Help Center/ MapReduce Service/ Component Operation Guide (Normal)/ Using HDFS/ Configuring the Number of Files in a Single HDFS Directory
Updated on 2025-10-11 GMT+08:00

Configuring the Number of Files in a Single HDFS Directory

Scenario

Generally, multiple services are deployed in a cluster, and the storage of most services depends on the HDFS file system. Different components such as Spark and Yarn or clients are constantly writing files to the same HDFS directory when the cluster is running. However, the number of files in a single directory in HDFS is limited. Users must plan to prevent excessive files in a single directory and task failure.

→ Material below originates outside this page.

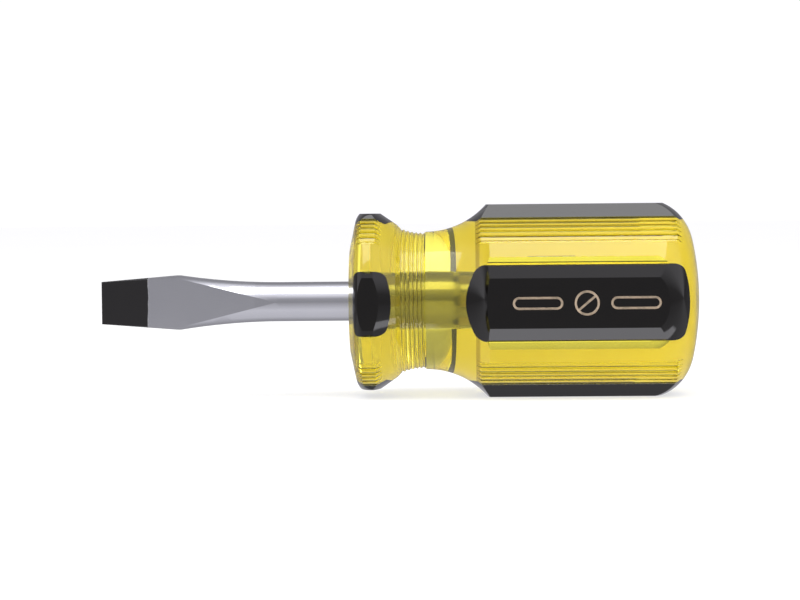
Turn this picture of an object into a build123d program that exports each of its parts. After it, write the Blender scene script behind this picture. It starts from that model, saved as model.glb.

You can set the number of files in a single directory using the dfs.namenode.fs-limits.max-directory-items parameter in HDFS.

Procedure

  1. Log in to FusionInsight Manager.

    For details about how to log in to FusionInsight Manager, see Accessing MRS Manager.

  2. Choose Cluster > Services > HDFS > Configurations > All Configurations.
  3. Search for the following parameters.

    Table 1 Parameters

    Parameter

    Description

    Default Value

    dfs.namenode.fs-limits.max-directory-items

    Maximum number of items in a directory

    Value range: 1 to 6,400,000

    1048576

  4. Set the maximum number of files or directories that can be stored in a single HDFS directory. Save the modified configuration. Restart the expired service or instance for the configuration to take effect.

    Plan data storage in advance based on time and service type to prevent excessive files in a single directory. You are advised to use the default value, which allows about 1 million files in a single directory.